Guide to Hornworts of Oregon: Anthoceros punctatus L.


Hornworts 1b stalked ventral tubers absent > Hornworts 2a spores black > Anthoceros 1b spores smooth on proximal face > Anthoceros punctatus

Anthoceros punctatus L.

Synonym: None

Special status: None

Recognition: Solitary chloroplasts in young epidermal cells characterize the family; black spores and a lamellate thallus with internal mucilage chambers characterize the genus. Examination of spores at high magnification is necessary to confirm species identification: this species has a smoothly foveolate surface filling the proximal faces of the spores contrasting with the strong ornamentation in A. fusiformis. The spines on the spores of A. punctatus are stouter and often appear forked in tangential view, while in A. fusiformis the spines are sharper and more distinct.

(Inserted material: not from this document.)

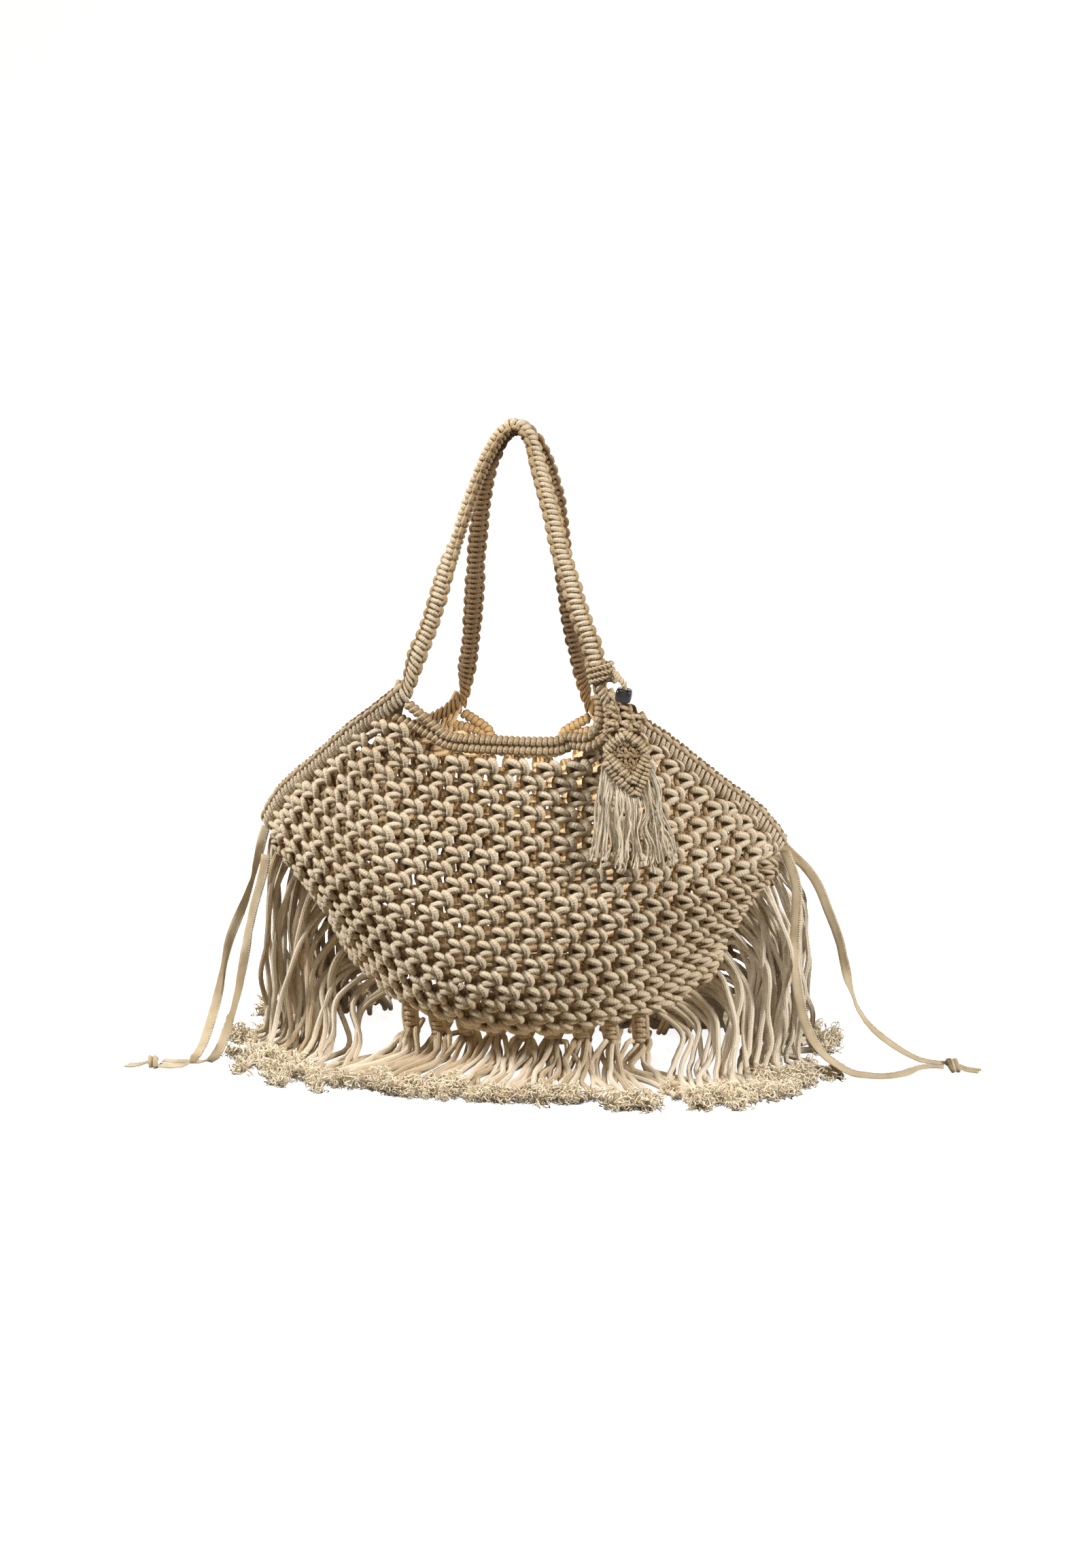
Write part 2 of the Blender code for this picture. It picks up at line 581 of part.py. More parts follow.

Distribution: On soil, usually recently disturbed, most often in urban areas. Not common away from towns. Representative specimens: Curry Co.: Harris Beach Wayside, Wagner 1987 (ORE); Lane County, Sutton Beach, Wagner m1758 (DHW).

Comments: I believe that this species is possibly exotic, introduced into the area. It often forms huge colonies on recently prepared landscape beds, these colonies most vigorous in the first year or two and then declining. As often as not, a fresh layer of bark-o-mulch is the cause of a colony's demise.

Doyle has found the closely related Anthoceros agrestis Paton in coastal California. This has antheridia less than 100 μm long compared with longer antheridia in Anthoceros punctatus (Doyle & Stotler 2006). The population from Sutton Beach whose antheridia were examined proved to be ordinary Anthoceros punctatus.

Anthoceros punctatus. Spores, lower two in proximal view, upper four in distal view. Sutton Creek, Lane Co., Oregon. DHW m1758

SEM spore images: distal, proximal and side views. Calif., Humboldt Co., Centerville Road southwest of Ferndale. Doyle 11379 (UC); W.T. Doyle June 2007. Used with permission.